Arkansas Physics


Colloquium
4 p.m.
Sept. 4 2009
Paul Sharrah Lecture Hall (Room 133)
Physics Building

Joe Izen
The University of Texas at Dallas

ATLAS, CERN and The Large Hadron Collider:

Thousands of elementary particle physicists are traveling to scenic Switzerland to spend an awful lot of time in a big hole in the ground. Do these physicists have anything common with the astronomers who go to mountain tops, only to work all night and sleep all day? Could it be something more than needing to get a life?

This fall, the ATLAS experiment at CERN's Large Hadron Collider (LHC) will recreate the conditions that existed just after the Big Bang.

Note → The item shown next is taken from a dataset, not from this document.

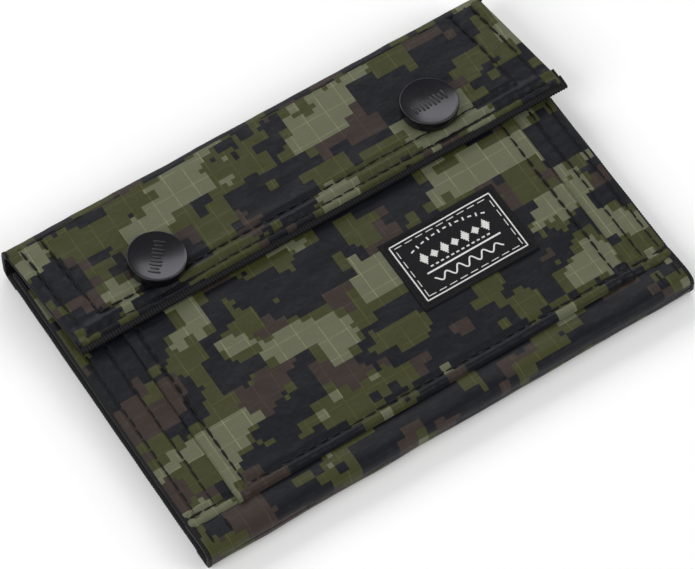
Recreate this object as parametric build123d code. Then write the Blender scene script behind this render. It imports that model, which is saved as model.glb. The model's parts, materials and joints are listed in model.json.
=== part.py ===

We hope to solve some of the biggest mysteries that puzzle both particle physicists and astronomers. I will describe some of the physics motivating the LHC and the ATLAS experiment at CERN, and I'll describe what it is like to work "down in the pit" on the ATLAS Pixel detector.

Izen is Professor of Physics and Principal Investigator for UTD's elementary particle research group. Izen and his group work on the commissioning and operations of the pixel subdetector, shared inner detector systems of the Atlas experiment at CERN's Large Hadron Collider near Geneva, Switzerland. They are preparing to analyze data from the first LHC collisions late this fall. Izen also studies the physics of bottom and charm quarks with the BaBar experiment at SLAC. In the past, Izen has collaborated on the Cleo, Tasso, Aleph, Mark III, SLD, SDC, and BES experiments, serving as US BES Spokesperson from 1996 to 1997.

Izen received a Ph.D. in Physics (1982) and and A.M. in Physics (1978) from Harvard University. He received a B.S. in Physics and Math (1977) from The Cooper Union.